In the benign effort to brighten the chain of Union, and renew offices of friendship between brethren of the same national household, how replete with interest is the position of the Central City of the first State in the Confederacy-a city which in the full development of vigorous maturity leaped into existence like the goddess from the brain of Jove, and yet rejoices in all the elasticity of childhood, and buoyancy and hope of youth. In her commanding attitude she is as a city on a hill, which cannot be hid. By the influence of her local advantages, interchanging sentiments daily with every section of our country; by the spirit of enterprise which characterizes her vast business relations, and the high social position for which her people are proverbial, she must do much to gladden the hearts or embitter the feelings of her brethren throughout the Union.
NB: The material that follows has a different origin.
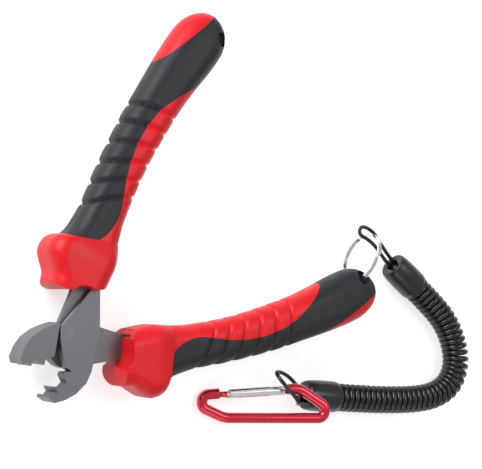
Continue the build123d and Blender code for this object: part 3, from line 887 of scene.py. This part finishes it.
def camera():
    """Puts the camera in place, and gives its own axes."""
    data = bpy.data.cameras.new("Camera")
    data.sensor_fit = "HORIZONTAL"
    data.sensor_width = 36
    data.lens = CAMERA_LENS
    data.clip_start = 0.01
    obj = bpy.data.objects.new("Camera", data)
    back = CAMERA_BACK.normalized()
    up = back.cross(CAMERA_RIGHT).normalized()
    right = up.cross(back)
    obj.matrix_world = Matrix.Translation(CAMERA_PLACE) @ Matrix((right, up, back)).transposed().to_4x4()
    bpy.context.scene.collection.objects.link(obj)
    bpy.context.scene.camera = obj
    return right, up, back


def build_stage():
    bpy.ops.object.select_all(action="DESELECT")
    bpy.ops.mesh.primitive_plane_add(size=6, location=(0, 0, -0.0002))
    floor = bpy.context.object
    floor.name = "floor"
    floor.data.materials.append(floor_material())
    right, up, back = camera()
    middle = Vector((0.06, -0.02, 0.0))          # about the middle of the object
    soft_light("Key", middle + up * 0.9 - right * 0.45 + back * 0.9, middle, (0.9, 0.7), 14)
    soft_light("Side", middle + right * 1.0 + up * 0.3 + back * 0.7, middle, (0.6, 0.6), 3.2)
    soft_light("Fill", middle - up * 0.9 + back * 1.0, middle, (1.0, 0.5), 2.6)
    world_light()
    bpy.context.scene.view_settings.view_transform = "Standard"


# ---- operators ----------------------------------------------------------------------------------
class PLIERS_OT_materials(bpy.types.Operator):
    """Make the finishes of every piece"""
    bl_idname = "pliers.materials"
    bl_label = "Finishes"

    def execute(self, context):
        MATERIALS.update(make_materials(context.scene))
        return {"FINISHED"}


class PLIERS_OT_jaws(bpy.types.Operator):
    """Finish the two steel halves and the rivet"""
    bl_idname = "pliers.jaws"
    bl_label = "Jaws"

    def execute(self, context):
        jaw_pieces(context.scene)
        return {"FINISHED"}


class PLIERS_OT_grips(bpy.types.Operator):
    """Model both grips in red plastic and black rubber"""
    bl_idname = "pliers.grips"
    bl_label = "Grips"

    def execute(self, context):
        grip_pieces(context.scene, 1, "upper")
        grip_pieces(context.scene, -1, "lower")
        return {"FINISHED"}


class PLIERS_OT_ring(bpy.types.Operator):
    """Finish the split ring"""
    bl_idname = "pliers.split_ring"
    bl_label = "Split Ring"

    def execute(self, context):
        dress("split_ring", MATERIALS["ring_nickel"])
        return {"FINISHED"}


class PLIERS_OT_lanyard(bpy.types.Operator):
    """Model the coiled lanyard, its caps and loops, and the carabiner on its end"""
    bl_idname = "pliers.lanyard"
    bl_label = "Lanyard"

    def execute(self, context):
        lanyard_pieces(context.scene)
        return {"FINISHED"}


class PLIERS_OT_stage(bpy.types.Operator):
    """Set the floor, the lights and the camera"""
    bl_idname = "pliers.stage"
    bl_label = "Stage"

    def execute(self, context):
        build_stage()
        return {"FINISHED"}


class PLIERS_PT_panel(bpy.types.Panel):
    """Every step of the model, in order"""
    bl_label = "Fishing Pliers"
    bl_idname = "PLIERS_PT_panel"
    bl_space_type = "VIEW_3D"
    bl_region_type = "UI"
    bl_category = "Pliers"

    def draw(self, context):
        scene = context.scene
        for group in (scene.pliers_grips, scene.pliers_steel, scene.pliers_lanyard, scene.pliers_carabiner):
            for name in group.__annotations__:
                self.layout.prop(group, name)
        for step in STEPS:
            self.layout.operator(step.bl_idname)


STEPS = (PLIERS_OT_stage, PLIERS_OT_materials, PLIERS_OT_jaws, PLIERS_OT_grips, PLIERS_OT_ring,
         PLIERS_OT_lanyard)
GROUPS = (PliersGripSettings, PliersSteelSettings, PliersLanyardSettings, PliersCarabinerSettings)
CLASSES = GROUPS + STEPS + (PLIERS_PT_panel,)


def register():
    for cls in CLASSES:
        bpy.utils.register_class(cls)
    bpy.types.Scene.pliers_grips = PointerProperty(type=PliersGripSettings)
    bpy.types.Scene.pliers_steel = PointerProperty(type=PliersSteelSettings)
    bpy.types.Scene.pliers_lanyard = PointerProperty(type=PliersLanyardSettings)
    bpy.types.Scene.pliers_carabiner = PointerProperty(type=PliersCarabinerSettings)


def unregister():
    del bpy.types.Scene.pliers_grips
    del bpy.types.Scene.pliers_steel
    del bpy.types.Scene.pliers_lanyard
    del bpy.types.Scene.pliers_carabiner
    for cls in reversed(CLASSES):
        bpy.utils.unregister_class(cls)


def main():
    register()
    bpy.ops.pliers.stage()
    bpy.ops.pliers.materials()
    bpy.ops.pliers.jaws()
    bpy.ops.pliers.grips()
    bpy.ops.pliers.split_ring()
    bpy.ops.pliers.lanyard()


if __name__ == "__main__":
    main()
In looking over the wide area of freedom, and contrasting its condition with what it would be, torn and distracted by intestine broils and disjointed by sectional hate, she will not "forsake this fair and fertile plain to batten on that moor." Her incomparable growth partakes of all that can elevate and adorn a people, and her exalted grandeur tells us that she was a legitimate offspring of Freedom-the fruit of a holy political Union, and filial duty and affection will alike inspire her to the discharge of the kind offices which so interesting a relation imposes. She has experienced in her own proud and glowing history the blessings which flow from our free and happy system, and will lend her voice and aim to preserve from desecration the ark of our political covenant.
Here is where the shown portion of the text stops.